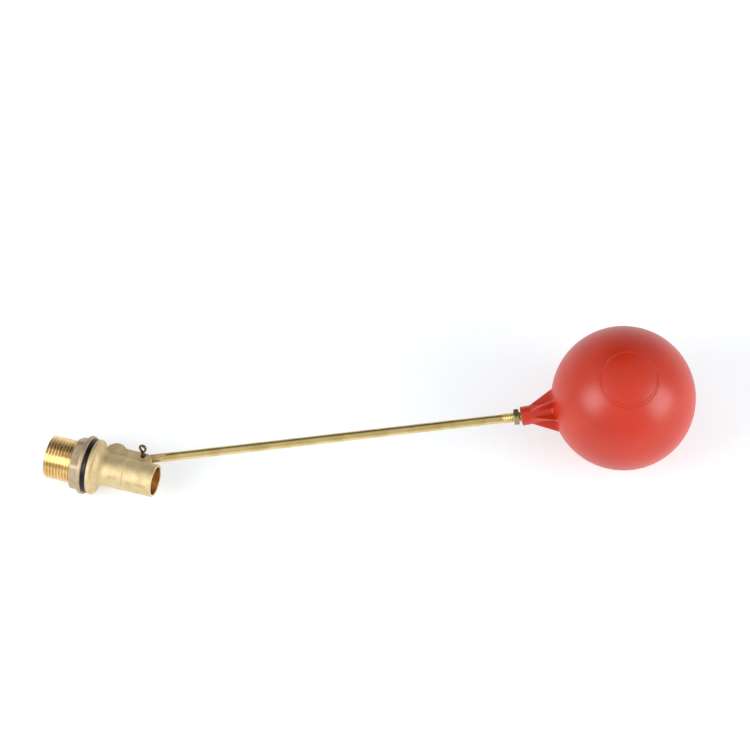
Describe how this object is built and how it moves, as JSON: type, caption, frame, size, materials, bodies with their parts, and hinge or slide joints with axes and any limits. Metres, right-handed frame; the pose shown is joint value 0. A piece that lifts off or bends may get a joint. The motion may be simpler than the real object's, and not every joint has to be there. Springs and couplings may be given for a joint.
{
  "type": "float valve",
  "caption": "Cast brass tank float valve with a threaded shank, back nut and gasket, a pivoted rod lever and a hollow red ball that works a sliding piston.",
  "frame": {"origin": "centre of the flange's sealing face, on the bore's axis, where the tank wall sits", "axes": "+X along the bore from inlet to outlet, +Y to the lever's side, +Z along the lever's pivot pin; it is drawn lying on its side, and in a tank +Y points down"},
  "size_m": [0.371, 0.1902, 0.088],
  "materials": {
    "cast_brass": "fine sand-cast skin, tumbled, satin",
    "back_nut_brass": "cast and tumbled, matte, pinkish",
    "gasket_rubber": "moulded black rubber, slight gloss",
    "turned_brass": "turned, bright",
    "seal_rubber": "moulded black rubber, matte",
    "rod_brass": "drawn, bright, fine lengthwise marks",
    "split_pin_bronze": "drawn half-round wire, darkened",
    "lock_nut_brass": "turned, tarnished grey-green",
    "red_plastic": "moulded, satin"
  },
  "bodies": {
    "valve": {"valve_body": "cast_brass", "flange_gasket": "gasket_rubber", "split_pin": "split_pin_bronze"},
    "lever": {"lever": "rod_brass", "lock_nut": "lock_nut_brass", "float_insert": "turned_brass", "float_shell": "red_plastic"},
    "piston": {"piston": "turned_brass", "piston_seal": "seal_rubber"},
    "back_nut": {"back_nut": "back_nut_brass"}
  },
  "joints": [
    {"name": "lever_hinge", "type": "hinge", "parent": "valve", "child": "lever", "pos_m": [0.0282, 0.0123, 0], "axis": [0, 0, 1], "range_deg": [-16.3, 8]},
    {"name": "piston_slide", "type": "slide", "parent": "valve", "child": "piston", "axis": [1, 0, 0], "range_m": [-0.0032, 0.00157]},
    {"name": "back_nut_travel", "type": "slide", "parent": "valve", "child": "back_nut", "axis": [-1, 0, 0], "range_m": [0, 0.014]}
  ],
  "couplings": [
    {"joint": "piston_slide", "follows": "lever_hinge", "m_per_rad": 0.011215}
  ]
}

What to work on>
Reproduce the listing in full. Keep it exactly as written.

Solution to this task>
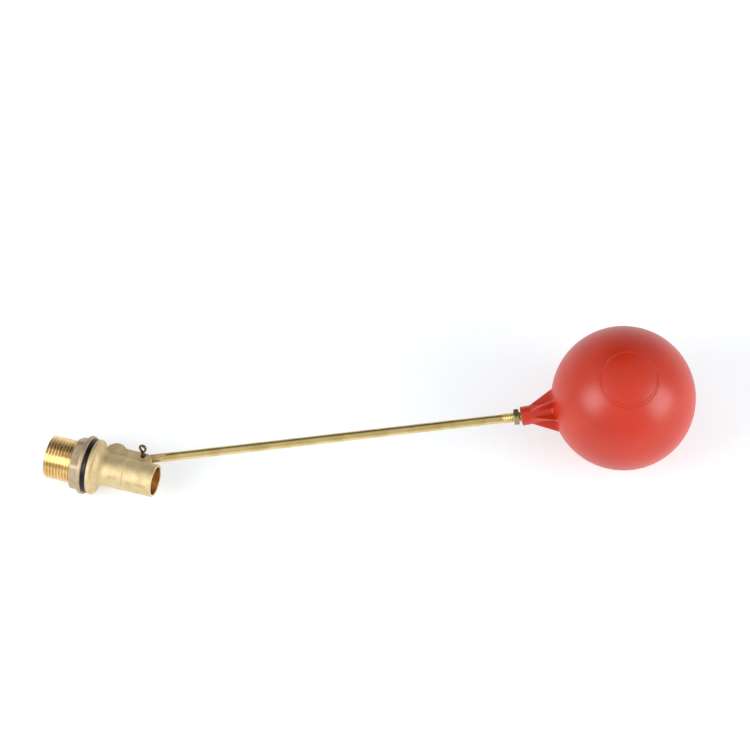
Describe how this object is built and how it moves, as JSON: type, caption, frame, size, materials, bodies with their parts, and hinge or slide joints with axes and any limits. Metres, right-handed frame; the pose shown is joint value 0. A piece that lifts off or bends may get a joint. The motion may be simpler than the real object's, and not every joint has to be there. Springs and couplings may be given for a joint.
{
  "type": "float valve",
  "caption": "Cast brass tank float valve with a threaded shank, back nut and gasket, a pivoted rod lever and a hollow red ball that works a sliding piston.",
  "frame": {"origin": "centre of the flange's sealing face, on the bore's axis, where the tank wall sits", "axes": "+X along the bore from inlet to outlet, +Y to the lever's side, +Z along the lever's pivot pin; it is drawn lying on its side, and in a tank +Y points down"},
  "size_m": [0.371, 0.1902, 0.088],
  "materials": {
    "cast_brass": "fine sand-cast skin, tumbled, satin",
    "back_nut_brass": "cast and tumbled, matte, pinkish",
    "gasket_rubber": "moulded black rubber, slight gloss",
    "turned_brass": "turned, bright",
    "seal_rubber": "moulded black rubber, matte",
    "rod_brass": "drawn, bright, fine lengthwise marks",
    "split_pin_bronze": "drawn half-round wire, darkened",
    "lock_nut_brass": "turned, tarnished grey-green",
    "red_plastic": "moulded, satin"
  },
  "bodies": {
    "valve": {"valve_body": "cast_brass", "flange_gasket": "gasket_rubber", "split_pin": "split_pin_bronze"},
    "lever": {"lever": "rod_brass", "lock_nut": "lock_nut_brass", "float_insert": "turned_brass", "float_shell": "red_plastic"},
    "piston": {"piston": "turned_brass", "piston_seal": "seal_rubber"},
    "back_nut": {"back_nut": "back_nut_brass"}
  },
  "joints": [
    {"name": "lever_hinge", "type": "hinge", "parent": "valve", "child": "lever", "pos_m": [0.0282, 0.0123, 0], "axis": [0, 0, 1], "range_deg": [-16.3, 8]},
    {"name": "piston_slide", "type": "slide", "parent": "valve", "child": "piston", "axis": [1, 0, 0], "range_m": [-0.0032, 0.00157]},
    {"name": "back_nut_travel", "type": "slide", "parent": "valve", "child": "back_nut", "axis": [-1, 0, 0], "range_m": [0, 0.014]}
  ],
  "couplings": [
    {"joint": "piston_slide", "follows": "lever_hinge", "m_per_rad": 0.011215}
  ]
}